Proper Candidates Part I

While I have written on baptism previously, there was one aspect of the subject that I skipped over purposefully. The reason is because it is one of the most controversial and contentious aspects of the subject (at least from my point of view).

As a Pentecostal Christian, I have always espoused the idea of believer’s baptism. That is, I have believed that the only proper candidate for baptism was the person who was of such an age as to have of his or her own free will chosen to be baptized after their conversion experience.

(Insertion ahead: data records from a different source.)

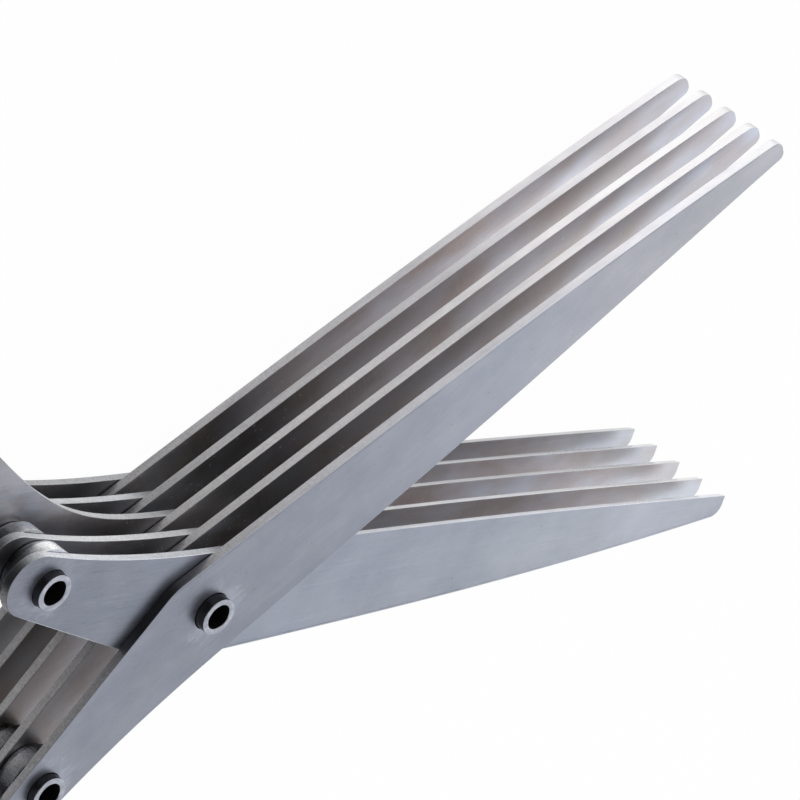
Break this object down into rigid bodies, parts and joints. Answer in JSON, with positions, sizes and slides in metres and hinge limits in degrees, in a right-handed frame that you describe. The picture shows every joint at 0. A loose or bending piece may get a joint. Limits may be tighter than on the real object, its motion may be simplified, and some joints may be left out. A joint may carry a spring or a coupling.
{
  "type": "herb scissors",
  "caption": "Open herb scissors with a stack of parallel steel blades on each side, held by tube rivets and stepped spacers, with looped plastic handles and soft finger linings.",
  "frame": {"origin": "centre of the footprint of the whole object, lying on its side, at the height of its lowest point, the pivot rivet's lower end", "axes": "+X from the handles towards the tips along the middle of the opening, +Y towards the tips of half A, +Z along the pivot towards the front blade"},
  "size_m": [0.1802, 0.1276, 0.0211],
  "materials": {
    "satin_steel": "satin, blue-grey, with faint mottling and light scratches",
    "turned_steel": "turned, fairly bright",
    "washer_steel": "plain, half bright",
    "handle_plastic": "matte, near black",
    "grip_rubber": "soft touch, leaf green"
  },
  "bodies": {
    "half_b": {"blade_b1": "satin_steel", "blade_b2": "satin_steel", "blade_b3": "satin_steel", "blade_b4": "satin_steel", "blade_b5": "satin_steel", "pivot_rivet": "turned_steel", "pivot_washer_1": "washer_steel", "pivot_washer_2": "washer_steel", "pivot_washer_3": "washer_steel", "pivot_washer_4": "washer_steel", "tang_rivet_b": "turned_steel", "tang_spacer_b1": "turned_steel", "tang_spacer_b2": "turned_steel", "tang_spacer_b3": "turned_steel", "tang_spacer_b4": "turned_steel", "handle_b": "handle_plastic", "grip_lining_b": "grip_rubber"},
    "half_a": {"blade_a1": "satin_steel", "blade_a2": "satin_steel", "blade_a3": "satin_steel", "blade_a4": "satin_steel", "blade_a5": "satin_steel", "tang_rivet_a": "turned_steel", "tang_spacer_a1": "turned_steel", "tang_spacer_a2": "turned_steel", "tang_spacer_a3": "turned_steel", "tang_spacer_a4": "turned_steel", "handle_a": "handle_plastic", "grip_lining_a": "grip_rubber"}
  },
  "joints": [
    {"name": "blades_pivot", "type": "hinge", "parent": "half_b", "child": "half_a", "pos_m": [0.00376, 0, 0.01055], "axis": [0, 0, 1], "range_deg": [-34, 26]}
  ]
}
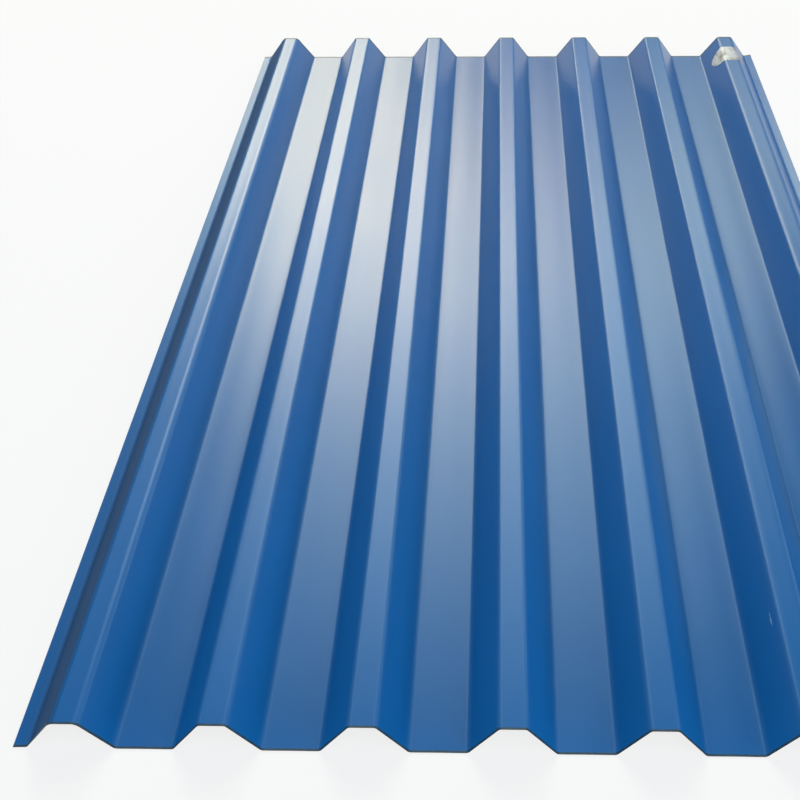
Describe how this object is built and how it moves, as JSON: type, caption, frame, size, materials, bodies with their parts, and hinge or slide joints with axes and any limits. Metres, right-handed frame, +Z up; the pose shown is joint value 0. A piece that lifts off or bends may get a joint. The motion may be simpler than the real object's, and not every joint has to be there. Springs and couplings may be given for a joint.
{
  "type": "corrugated metal sheet",
  "caption": "Roll-formed trapezoidal roofing and cladding sheet of blue coated steel, with straight ribs, flat pans and a narrow lip along each long edge.",
  "frame": {"origin": "centre of the sheet's outline, on the plane that the pans lie on", "axes": "+Y along the ribs, +X across them, +Z up out of the ribbed, coated face"},
  "size_m": [0.849, 1.4, 0.035],
  "materials": {
    "coated_steel": "satin"
  },
  "bodies": {
    "root": {"corrugated_sheet": "coated_steel"}
  },
  "joints": []
}
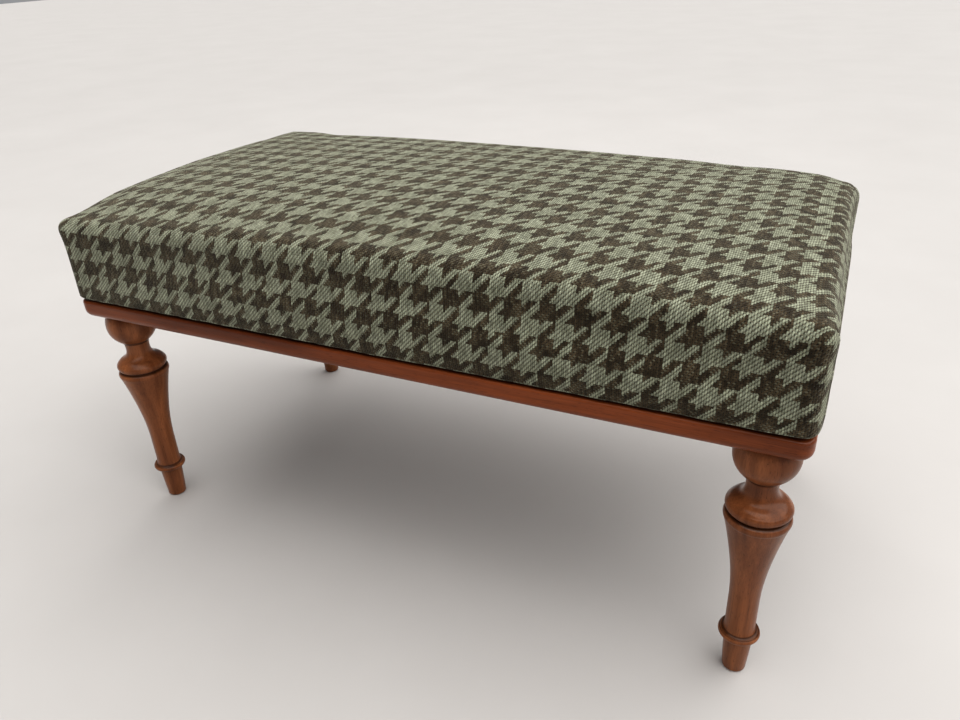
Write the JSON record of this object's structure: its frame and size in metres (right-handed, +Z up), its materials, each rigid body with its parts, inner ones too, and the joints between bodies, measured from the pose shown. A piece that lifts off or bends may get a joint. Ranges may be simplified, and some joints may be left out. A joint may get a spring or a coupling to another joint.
{
  "type": "upholstered bench",
  "caption": "Low upholstered bench or footstool: deep foam pad in houndstooth cloth on a moulded wooden frame with turned legs.",
  "frame": {"origin": "on the floor, under the middle of the bench", "axes": "+X along the length, -Y is the front, +Z up"},
  "size_m": [0.803, 0.437, 0.413],
  "materials": {
    "rail_wood": "satin mahogany stain and lacquer",
    "leg_wood": "satin mahogany stain and lacquer",
    "dowel_wood": "raw beech",
    "plywood": "raw birch plywood",
    "zinc_steel": "bright zinc plate",
    "staple_wire": "galvanised wire",
    "foam": "open cell foam",
    "wadding": "soft white polyester fibre",
    "houndstooth_cloth": "woven sage and brown houndstooth",
    "dust_cloth": "black spun-bonded lining"
  },
  "bodies": {
    "root": {"front_rail": "rail_wood", "back_rail": "rail_wood", "left_rail": "rail_wood", "right_rail": "rail_wood", "middle_rail": "rail_wood", "rail_dowels": "dowel_wood", "leg_front_left": "leg_wood", "leg_front_right": "leg_wood", "leg_back_left": "leg_wood", "leg_back_right": "leg_wood", "hanger_bolts": "zinc_steel", "tee_nuts": "zinc_steel", "seat_screws": "zinc_steel", "seat_board": "plywood", "foam_block": "foam", "wadding": "wadding", "cloth_cover": "houndstooth_cloth", "cloth_staples": "staple_wire", "dust_cover": "dust_cloth", "dust_cover_staples": "staple_wire"}
  },
  "joints": []
}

The second part (after their conversion) was demolished by the Fathers when I realized that to them baptism was not some post-conversion testimony to a prior experience of salvation; rather, it was the experience of salvation itself. Not that the water or the act of dipping (even three times as they did in that day) saves a person. But the acceptance of this rite was the manner in which a person “accepted Christ.” There was no protracted “altar call”; there was only a straightforward “baptism call.”

This can be clearly seen in the New Testament itself. For instance in the first sermon of the New Testament church preached by the Apostle Peter, when the crowd inquires as to what they must do to be saved, the Apostle does not tell them to come forward to the altar and “pray through”, nor does he tell them to come forward, sign the card and shake his hand. Instead he says, “Repent and be baptized.”

The first part of my belief as to the proper candidates for baptism was also challenged by the writings of the Early Church. What do they say? Who has the right to receive the rite? Their answer surprised and shocked me.

The first witness we will adduce is Irenaeus of Lyon who wrote near the end of the Second Century. In his magnum opus, Against Heresies he writes:

Being a Master, therefore, He also possessed the age of a Master, not despising or evading any condition of humanity, nor setting aside in Himself that law which He had appointed for the human race, but sanctifying every age, by that period corresponding to it which belonged to Himself. For He came to save all through means of Himself—all, I say, who through Him are born again to God—infants, and children, and boys, and youths, and old men. [ANF 1:391, Bk. 2 ch. XXII]


From our previous posts, one will immediately recognize that the language used here (“born again to God”) referred in the Patristic period to baptism. Thus, infants are here included as candidates and indeed as recipients of saving grace through baptism.

An even more explicit endorsement of this practice is found in St. Cyprian’s epistle To Fidus, On the Baptism of Infants.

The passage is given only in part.